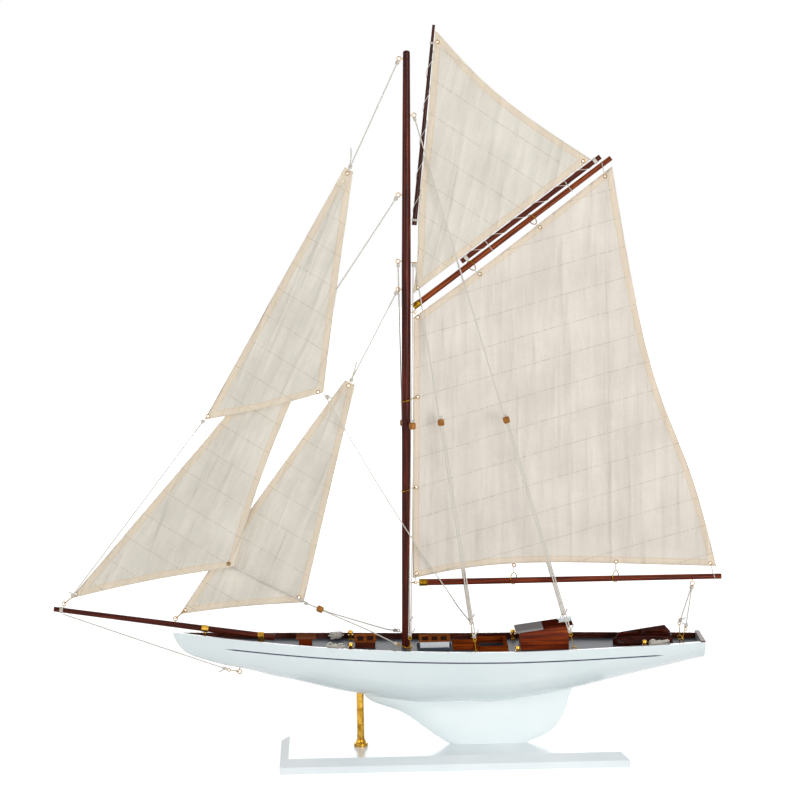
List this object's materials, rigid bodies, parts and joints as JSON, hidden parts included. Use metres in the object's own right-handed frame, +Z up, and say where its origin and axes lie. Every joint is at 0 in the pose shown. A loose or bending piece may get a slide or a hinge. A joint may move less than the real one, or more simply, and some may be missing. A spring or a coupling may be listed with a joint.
{
  "type": "model sailing ship",
  "caption": "Decorative model gaff cutter with mainsail, topsail and three headsails, standing rigging and deck fittings, on a bevelled display base.",
  "frame": {"origin": "centre of the display base's underside", "axes": "+Z up, bow towards -X, port side towards -Y"},
  "size_m": [0.5972, 0.104, 0.6543],
  "materials": {
    "paint_white": "gloss white paint",
    "paint_base": "gloss bluish white paint",
    "mahogany_dark": "dark varnished mahogany",
    "mahogany_orange": "orange-brown varnished mahogany",
    "deck_grey": "gloss slate-grey paint",
    "lining_brown": "satin brown",
    "roof_beige": "satin grey-beige",
    "brass": "polished",
    "steel": "plain",
    "bead_wood": "turned",
    "sail_cotton": "plain cotton cloth",
    "cord": "cotton cord"
  },
  "bodies": {
    "ship": {"base_board": "paint_base", "stand_screws": "steel", "stand_column": "brass", "column_collar": "brass", "hull": "paint_white", "keel_fin": "paint_white", "deck": "deck_grey", "bulwark_linings": "lining_brown", "transom_rail": "roof_beige", "fore_hatch": "mahogany_orange", "fore_skylight_base": "mahogany_dark", "fore_skylight_roof": "roof_beige", "main_skylight_base": "paint_white", "main_skylight_roof": "roof_beige", "cockpit_coaming": "mahogany_orange", "deckhouse": "mahogany_orange", "deckhouse_roof": "roof_beige", "companion_slide": "paint_white", "dinghy": "mahogany_dark", "bollards": "brass", "gammon_iron": "brass", "heel_strap": "brass", "mast": "mahogany_dark", "bowsprit": "mahogany_dark", "screw_eyes": "brass", "rigging_hooks": "brass", "flying_jib": "sail_cotton", "jib": "sail_cotton", "staysail": "sail_cotton", "headsail_grommets": "brass", "mast_hoops": "brass", "headsail_halyards": "cord", "headsail_sheets": "cord", "bead_headsail_sheet": "bead_wood", "flying_jib_sheet": "cord", "mainsheet": "cord", "rigging_port": "cord", "rigging_starboard": "cord", "hank_fore_port": "cord", "hank_fore_starboard": "cord", "hank_aft_port": "cord"},
    "boom_and_mainsail": {"boom": "mahogany_orange", "boom_fittings": "brass", "mainsail": "sail_cotton", "mainsail_grommets": "brass", "mainsail_ties": "cord"},
    "gaff_and_topsail": {"gaff": "mahogany_orange", "gaff_fittings": "brass", "jackyard": "mahogany_dark", "topsail_yard": "mahogany_dark", "topsail": "sail_cotton", "topsail_grommets": "brass", "spar_lashings": "cord"},
    "shroud_bead_port": {"bead_shroud_port": "bead_wood"},
    "shroud_bead_starboard": {"bead_shroud_starboard": "bead_wood"},
    "backstay_bead_port": {"bead_backstay_port": "bead_wood"},
    "backstay_bead_starboard": {"bead_backstay_starboard": "bead_wood"},
    "halyard_bead_port": {"bead_halyard_port": "bead_wood"},
    "halyard_bead_starboard": {"bead_halyard_starboard": "bead_wood"}
  },
  "joints": [
    {"name": "boom_swing", "type": "hinge", "parent": "ship", "child": "boom_and_mainsail", "pos_m": [-0.0319, 0, 0.1603], "axis": [0.0144, 0, 0.9999], "range_deg": [-4, 4], "deforming": ["mainsheet"]},
    {"name": "gaff_swing", "type": "hinge", "parent": "ship", "child": "gaff_and_topsail", "pos_m": [-0.02842, 0, 0.4027], "axis": [0.0144, 0, 0.9999], "range_deg": [-4, 4]},
    {"name": "shroud_bead_port_slide", "type": "slide", "parent": "ship", "child": "shroud_bead_port", "axis": [-0.1345, 0.1073, 0.9851], "range_m": [-0.015, 0]},
    {"name": "shroud_bead_starboard_slide", "type": "slide", "parent": "ship", "child": "shroud_bead_starboard", "axis": [-0.1345, -0.1073, 0.9851], "range_m": [-0.015, 0]},
    {"name": "backstay_bead_port_slide", "type": "slide", "parent": "ship", "child": "backstay_bead_port", "axis": [-0.2708, 0.0731, 0.9598], "range_m": [-0.015, 0]},
    {"name": "backstay_bead_starboard_slide", "type": "slide", "parent": "ship", "child": "backstay_bead_starboard", "axis": [-0.2708, -0.0731, 0.9598], "range_m": [-0.015, 0]},
    {"name": "halyard_bead_port_slide", "type": "slide", "parent": "ship", "child": "halyard_bead_port", "axis": [0.0303, 0.0787, 0.9964], "range_m": [-0.015, 0]},
    {"name": "halyard_bead_starboard_slide", "type": "slide", "parent": "ship", "child": "halyard_bead_starboard", "axis": [-0.01, -0.0818, 0.9966], "range_m": [-0.015, 0]}
  ],
  "couplings": [
    {"joint": "gaff_swing", "follows": "boom_swing", "ratio": 1}
  ]
}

----

Pick out each line that holds the string "bodies".

List this object's materials, rigid bodies, parts and joints as JSON, hidden parts included. Use metres in the object's own right-handed frame, +Z up, and say where its origin and axes lie. Every joint is at 0 in the pose shown. A loose or bending piece may get a slide or a hinge. A joint may move less than the real one, or more simply, and some may be missing. A spring or a coupling may be listed with a joint.
  "bodies": {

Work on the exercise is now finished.